In a separate indident, however, Trump's anti-immigration rhetoric was channeled into violence: In Boston last week, two brothers were arrested last week for urinating on and beating a homeless Mexican immigrant. According to the police report, one brother said that not only that they had targeted their victim because he was an illegal immigrant, but that "Donald Trump was right, all these illegals need to be deported."
Another reporter who covered Trump's Alabama rally, the Post's Dave Weigel (formerly of Reason) also shared this quote gathered from an interview with a white farmer in Alabama:
"You probably think we're prejudiced, but my whole life we had niggers work for us in the field. And they were niggers. My daddy called them niggers. I'm not ignorant. That's just the way I was raised. There's black people and there's niggers. You live around here, you know the difference."
Yes, one would probably think that the speaker of this quote is prejudiced.
Meanwhile, a video from Trump's Alabama rally appears—it is somewhat difficult to hear—to capture one of the attendees screaming "White power!"

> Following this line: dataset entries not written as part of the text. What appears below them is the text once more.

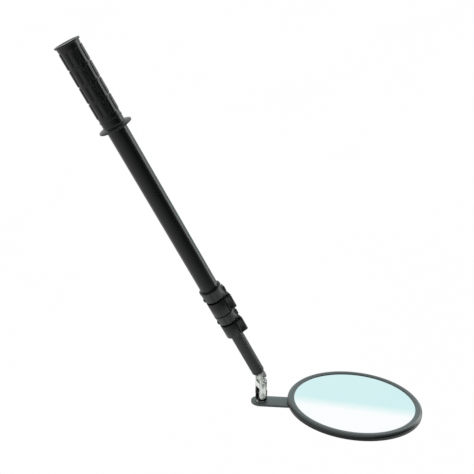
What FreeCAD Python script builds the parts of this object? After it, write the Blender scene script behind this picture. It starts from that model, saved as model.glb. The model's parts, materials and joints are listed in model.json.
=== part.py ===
import FreeCAD, Part
import os
import re
import Sketcher
from FreeCAD import Placement, Rotation, Vector

# Telescoping inspection mirror.
# Row frame: millimetres, +Z up along the pole, origin at the centre of the grip's butt face.
# The pole hangs down the -Z axis, and the mirror stands out towards +X.
# Heights along the pole are given as depths below the butt face.

DIMENSIONS = {
    # handle: grip and outer tube
    "tube_radius": 13.2,
    "tube_wall": 1.2,
    "grip_length": 113.5,
    "grip_end_wall": 4.2,
    "grip_butt_radius": 16.6,
    "grip_butt_thick": 2.2,
    "grip_floor_radius": 14.5,
    "grip_pad_radius": 15.45,
    "grip_rows_start": 8.4,
    "grip_row_pitch": 22.0,
    "grip_row_gap": 2.0,
    "grip_groove_width": 2.0,
    "grip_neck_flare": 0.5,
    "grip_ring_rise": 10.5,
    "grip_ring_width": 2.2,
    "grip_ring_proud": 0.6,
    "grip_guard_flare": 2.6,
    "grip_guard_radius": 22.0,
    "grip_guard_thick": 2.0,
    # middle and inner tubes
    "mid_radius": 11.3,
    "mid_wall": 1.1,
    "mid_top": 14.0,
    "inner_radius": 9.4,
    "inner_wall": 1.1,
    "inner_top": 82.0,
    "cap_end": 534.5,
    "bush_length": 12.0,
    "running_gap": 0.05,
    # flip locks, as depths below the butt face
    "upper_top": 371.5,
    "upper_slot": 389.5,
    "upper_bottom": 414.0,
    "upper_head_radius": 15.6,
    "upper_grip_radius": 15.0,
    "lower_top": 415.2,
    "lower_slot": 431.5,
    "lower_bottom": 455.0,
    "lower_head_radius": 14.6,
    "lower_grip_radius": 14.1,
    "lip_proud": 0.5,
    "lip_height": 2.0,
    "slot_height": 4.2,
    "slot_end": 7.0,
    "split_gap": 1.2,
    "split_start": 5.0,
    "seam_offset": 6.8,
    "seam_width": 0.8,
    "seam_depth": 0.7,
    "spine_half_width": 5.0,
    "spine_proud": 2.6,
    "spine_height": 7.5,
    "lug_half_depth": 6.6,
    "lug_proud": 3.0,
    "lug_top_gap": 0.6,
    "lug_low_gap": 0.8,
    "bolt_offset": 2.3,
    "bolt_radius": 2.0,
    "bolt_end": 3.4,
    "eye_radius": 3.2,
    "eye_height": 6.0,
    "eye_room": 6.6,
    "nut_room_radius": 4.5,
    "lock_pin_offset": 11.2,
    "lock_pin_radius": 1.5,
    "knuckle_radius": 3.5,
    "lever_inner_offset": 3.7,
    "lever_outer_offset": 5.5,
    "lever_web_front": 1.5,
    "lever_web_back": 2.6,
    "lever_gap": 4.8,
    "lever_clearance": 0.4,
    "lever_seat_edge": 1.6,
    "lever_tab_depth": 2.2,
    "lever_tab_reach": 6.5,
    "lever_panel_depth": 0.6,
    "lever_panel_edge": 2.2,
    "lever_panel_start": 4.6,
    "lever_panel_end": 3.6,
    "fixing_screw_radius": 1.5,
    "fixing_head_radius": 2.7,
    "fixing_head_height": 1.1,
    "fixing_screw_rise": 5.6,
    "fixing_hole_start": 5.0,
    "fixing_hole_depth": 9.0,
    # end cap, swivel and fork
    "cap_radius": 9.5,
    "cap_rim": 5.0,
    "cap_plug": 12.0,
    "swivel_screw_radius": 2.45,
    "swivel_screw_end": 4.6,
    "swivel_head_radius": 4.1,
    "swivel_head_height": 2.6,
    "swivel_head_drop": 3.05,
    "swivel_washer_radius": 6.2,
    "swivel_washer_thick": 0.9,
    "fork_gap": 1.0,
    "fork_base_thick": 2.0,
    "ear_inner": 4.4,
    "ear_thick": 2.0,
    "fork_half_width": 7.0,
    "fork_ear_length": 12.5,
    "fork_pivot_drop": 14.7,
    "fork_pivot_offset": 2.2,
    "fork_nose_radius": 5.2,
    # link
    "link_length": 24.0,
    "link_half_width": 5.4,
    "link_inner": 7.0,
    "link_thick": 2.0,
    "pivot_radius": 2.4,
    "pivot_washer_radius": 4.6,
    "pivot_washer_thick": 0.5,
    "pivot_head_radius": 3.7,
    "pivot_head_height": 1.9,
    "pivot_screw_end": 3.6,
    "washer_gap": 0.05,
    # bracket and arm
    "bracket_back": 5.4,
    "bracket_front": 8.0,
    "bracket_rise": 10.0,
    "bracket_drop": 10.0,
    "bracket_thick": 2.0,
    "rivet_radius": 2.0,
    "rivet_head_radius": 4.0,
    "rivet_head_height": 1.4,
    "arm_washer_radius": 6.5,
    "arm_washer_thick": 0.95,
    "arm_drop": 11.0,
    "arm_half_width": 14.0,
    "arm_thick": 3.0,
    "arm_reach": 141.0,
    "arm_tail": 24.0,
    "arm_screw_spread": 16.0,
    "arm_screw_radius": 2.0,
    "arm_screw_head_radius": 3.7,
    "arm_screw_head_height": 1.8,
    "foam_room_radius": 4.4,
    # mirror
    "bezel_radius": 100.0,
    "bezel_wall": 1.8,
    "bezel_window": 89.8,
    "back_thick": 1.5,
    "foam_thick": 1.9,
    "glass_thick": 3.0,
    "bezel_crown": 2.0,
    # rest pose
    "mirror_lean": 30.0,
    "arm_swivel": -27.0,
    # length of a cutting tool that passes right through any piece
    "through": 60.0,
}

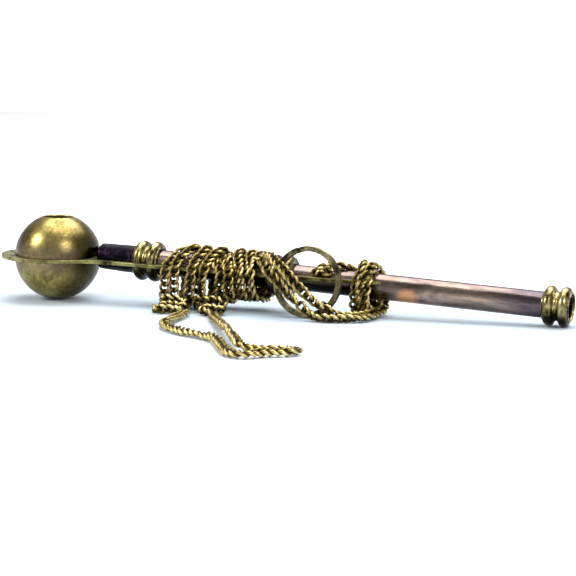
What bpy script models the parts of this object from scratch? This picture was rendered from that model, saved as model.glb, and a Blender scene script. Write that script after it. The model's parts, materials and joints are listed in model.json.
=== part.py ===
"""Boatswain's pipe with its neck chain wound round it, lying on a table.

Lengths are in millimetres and become metres only where a mesh is made. Three frames are used:
the keel frame (origin at the buoy's centre, X along the keel, Y across it, Z off its face),
the gun frame (origin at the nozzle's tip, X along the bore), and the table's frame (+Z up).
The gun sits a little proud of the keel at the buoy and droops towards the mouth.
"""

import math

import bmesh
import bpy
from mathutils import Matrix, Vector

MM = 0.001

# Buoy: two spun bowls soldered to the keel's faces.
BUOY_R = 10.0
BUOY_WALL = 0.6
SOUND_HOLE_R = 3.4
MOUTH_SLOT_WIDTH = 3.6
MOUTH_SLOT_HEIGHT = 2.4

# Keel: one flat plate, a disc round the buoy that runs out into a strip beside the gun.
KEEL_THICKNESS = 0.8
KEEL_TILT = math.radians(1.62)
KEEL_DISC_R = BUOY_R + 1.7
KEEL_DISC_SETBACK = 1.6
KEEL_CHAMBER_R = BUOY_R - 1.0
KEEL_EDGE = 5.2
KEEL_FLARE = 9.5
KEEL_LENGTH = 80.3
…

Also at that Alabama rally, Weigel and another Washington Post reporter spoke to a 60-year-old woman visiting from California. Here's how she described her interest in Trump's candidacy:
"There is no more California," Burns said. "It's now international, lawless territory. Everything is up for grabs. Illegal aliens are murdering people there. People are being raped. Trump isn't lying about anything — the rest of the country just hasn't found out yet."
[Update: Weigel notes on Twitter that Burns is black.]
This might not be a strictly, literally racist sentiment, but it is predicated on the same unfounded terror at the spread of immigrant crime found in Trump's own generalized fearmongering about the issue, and in specific ehoes the candidate's loud insistence that illegal immigrants from Mexico are criminals and rapists. In doing so, it reflects the essence of Trump's nativist sales pitch: America is not great, and the reason it is not great is because illegal immigrants are ruining it.
You can see this sentiment expressed more directly in a video showing an interaction between Univision reporter Jorge Ramos, who was booted from a Trump campaign event after forcefully pressing him on immigration. From the podium, Trump dismissed Ramos, saying, "Sit down, you weren't called. Go back to Univision."
Outside, a Trump supporter confronted Ramos even more bluntly. "It's not about you," he says to Ramos. "Get out of my country. Get out." He's also following Trump's lead, using language that, like Trump's "Go back to Univision" remark, is focused on ejecting Ramos. Watch:
It is true, of course, that all of these statements, several of which were previously gathered by Raw Story, come from individuals of no particular power or influence. It is hard to say precisely how representative they are of anything or anyone beyond themselves. They are anecdotes, not data.
But there are enough anecdotes to spot a possible trend. And what these anecdotes illustrate is Trump's obvious appeal to individuals with racist sympathies. That same appeal is on display in the multiple statements in favor of Trump by white nationalist leaders.
Former Ku Klux Klan grand wizard David Duke, for example, recently followed a radio-show rant about, as CNN describes it, "Jewish domination of the media," with kind words for Trump, saying that, amongst the GOP field, the businessman is "the best of the lot." In specific, Duke praised Trump's immigration proposals.
Duke isn't the only one. As Buzzfeed reports, multiple white nationalist leaders and writers have expressed support or admiration for Trump and his policies, with many focusing on his approach to immigration.
Trump said yesterday (as he has also said in the past) that he doesn't want Duke's endorsement, and it is obviously true that just because a political figure has attracted support from racists does not make that figure a racist himself.
Yet what is also clear is that Trump is running a campaign that, largely as a result of its hostility to immigrants, is attractive to individuals who openly harbor feelings of racial animosity. His platform and his policies, to the extent that they can be determined, have had the effect of rallying racists around his candidacy, and serve as an appeal to the racist mind.